Sandra SassineOLY

Personal information
- Nationality: Canadian
- Born: 28 September 1979 (age 46) Chibougamau, Quebec
- Height: 5 ft 7 in (1.70 m)
- Weight: 123 lb (56 kg)

Sport
- Sport: Fencing

Medal record
Representing Canada
Pan American Games
| Bronze medal – third place | 2007 Rio de Janeiro | Sabre |
| Bronze medal – third place | 2007 Rio de Janeiro | Sabre Team |
| Silver medal – second place | 2011 Guadalajara | Epee Team |
| Silver medal – second place | 2011 Guadalajara | Foil Team |

= Sandra Sassine =

Canadian fencer (born 1979)

Sandra Sassine (born September 28, 1979) is a Canadian fencer.
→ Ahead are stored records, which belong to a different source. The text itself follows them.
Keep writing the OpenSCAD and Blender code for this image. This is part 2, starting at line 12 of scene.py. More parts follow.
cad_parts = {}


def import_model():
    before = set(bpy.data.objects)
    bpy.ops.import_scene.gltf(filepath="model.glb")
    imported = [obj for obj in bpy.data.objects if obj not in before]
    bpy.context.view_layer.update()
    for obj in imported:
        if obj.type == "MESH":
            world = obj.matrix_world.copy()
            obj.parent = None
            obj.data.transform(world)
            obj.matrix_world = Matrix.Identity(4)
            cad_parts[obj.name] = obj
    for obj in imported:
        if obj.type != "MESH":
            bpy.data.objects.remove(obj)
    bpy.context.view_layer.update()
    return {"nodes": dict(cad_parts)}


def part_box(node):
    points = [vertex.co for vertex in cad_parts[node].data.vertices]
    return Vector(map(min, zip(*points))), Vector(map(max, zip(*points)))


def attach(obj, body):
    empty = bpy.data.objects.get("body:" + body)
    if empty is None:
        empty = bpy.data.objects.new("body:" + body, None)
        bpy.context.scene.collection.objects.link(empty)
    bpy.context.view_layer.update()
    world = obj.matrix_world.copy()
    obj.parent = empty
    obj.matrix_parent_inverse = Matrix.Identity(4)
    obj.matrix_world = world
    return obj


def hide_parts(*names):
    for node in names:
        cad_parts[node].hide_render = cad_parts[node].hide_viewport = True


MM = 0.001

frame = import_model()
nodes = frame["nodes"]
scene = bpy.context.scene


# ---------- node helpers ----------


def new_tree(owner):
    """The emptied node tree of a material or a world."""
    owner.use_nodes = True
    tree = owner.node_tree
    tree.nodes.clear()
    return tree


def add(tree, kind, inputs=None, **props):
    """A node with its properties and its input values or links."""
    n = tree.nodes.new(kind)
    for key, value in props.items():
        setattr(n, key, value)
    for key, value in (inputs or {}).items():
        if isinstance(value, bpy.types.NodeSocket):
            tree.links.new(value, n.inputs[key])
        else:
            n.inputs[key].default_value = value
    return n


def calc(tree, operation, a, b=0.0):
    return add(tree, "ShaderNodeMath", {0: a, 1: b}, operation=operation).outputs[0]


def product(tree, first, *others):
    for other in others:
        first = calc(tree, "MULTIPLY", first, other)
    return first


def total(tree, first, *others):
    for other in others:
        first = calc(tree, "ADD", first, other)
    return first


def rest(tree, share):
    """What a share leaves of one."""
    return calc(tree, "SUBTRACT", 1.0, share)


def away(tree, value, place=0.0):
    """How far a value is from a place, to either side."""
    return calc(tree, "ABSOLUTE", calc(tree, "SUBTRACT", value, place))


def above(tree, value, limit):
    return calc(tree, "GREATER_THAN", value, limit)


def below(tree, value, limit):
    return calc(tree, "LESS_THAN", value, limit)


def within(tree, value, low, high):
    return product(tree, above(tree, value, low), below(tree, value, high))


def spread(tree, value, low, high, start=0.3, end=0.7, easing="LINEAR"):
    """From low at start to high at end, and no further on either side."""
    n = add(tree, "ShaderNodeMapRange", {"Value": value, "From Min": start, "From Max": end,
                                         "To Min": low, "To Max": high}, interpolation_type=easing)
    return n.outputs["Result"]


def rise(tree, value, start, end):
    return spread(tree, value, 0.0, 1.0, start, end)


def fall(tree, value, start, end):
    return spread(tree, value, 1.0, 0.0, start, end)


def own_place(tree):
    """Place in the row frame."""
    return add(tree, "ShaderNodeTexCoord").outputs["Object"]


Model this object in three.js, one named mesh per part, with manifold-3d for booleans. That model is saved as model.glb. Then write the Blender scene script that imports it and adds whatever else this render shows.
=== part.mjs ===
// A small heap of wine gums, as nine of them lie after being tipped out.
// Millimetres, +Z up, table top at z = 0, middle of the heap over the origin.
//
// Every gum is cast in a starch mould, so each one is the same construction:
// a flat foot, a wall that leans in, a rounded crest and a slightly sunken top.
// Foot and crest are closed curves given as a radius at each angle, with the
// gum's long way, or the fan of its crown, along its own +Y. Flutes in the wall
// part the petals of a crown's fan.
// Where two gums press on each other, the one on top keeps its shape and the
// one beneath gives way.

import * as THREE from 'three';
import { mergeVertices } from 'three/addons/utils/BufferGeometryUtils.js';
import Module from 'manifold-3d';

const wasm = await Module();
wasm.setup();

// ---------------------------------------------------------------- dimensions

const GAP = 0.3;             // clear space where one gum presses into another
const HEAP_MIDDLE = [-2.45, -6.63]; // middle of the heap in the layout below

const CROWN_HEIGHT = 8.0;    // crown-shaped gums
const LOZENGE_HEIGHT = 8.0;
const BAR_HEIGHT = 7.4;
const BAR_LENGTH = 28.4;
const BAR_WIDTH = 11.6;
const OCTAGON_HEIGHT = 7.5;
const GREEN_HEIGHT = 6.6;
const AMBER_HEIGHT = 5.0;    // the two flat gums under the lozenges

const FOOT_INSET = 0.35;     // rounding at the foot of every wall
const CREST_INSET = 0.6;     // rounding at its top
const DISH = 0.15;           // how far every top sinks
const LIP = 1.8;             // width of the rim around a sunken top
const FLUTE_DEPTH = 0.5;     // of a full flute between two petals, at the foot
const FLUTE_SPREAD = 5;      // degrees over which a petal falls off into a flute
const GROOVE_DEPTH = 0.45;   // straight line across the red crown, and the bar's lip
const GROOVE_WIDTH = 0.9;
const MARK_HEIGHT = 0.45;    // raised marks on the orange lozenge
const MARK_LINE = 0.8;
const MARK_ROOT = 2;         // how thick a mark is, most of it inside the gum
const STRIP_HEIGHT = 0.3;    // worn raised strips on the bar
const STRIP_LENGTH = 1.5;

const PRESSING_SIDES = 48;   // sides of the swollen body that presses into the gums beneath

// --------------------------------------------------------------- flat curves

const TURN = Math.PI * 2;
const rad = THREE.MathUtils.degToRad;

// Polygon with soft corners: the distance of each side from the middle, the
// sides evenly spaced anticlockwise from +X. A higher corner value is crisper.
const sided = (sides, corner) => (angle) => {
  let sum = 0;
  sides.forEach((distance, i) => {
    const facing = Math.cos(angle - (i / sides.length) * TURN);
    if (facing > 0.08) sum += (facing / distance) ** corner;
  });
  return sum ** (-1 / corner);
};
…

She was born in Chibougamau, Quebec. She competed in the individual and team sabre events at the 2008 Summer Olympics. In the women's sabre in 2008, she competed in section 3, beating Elvira Wood in the first round, but was eliminated in the second round by gold medalist Mariel Zagunis. She placed 28th overall. She was a member of the Canadian team that finished in 7th place in the team sabre event.

She competed in the women's individual sabre event at the 2012 Summer Olympics where she lost to Aleksandra Socha in the first round.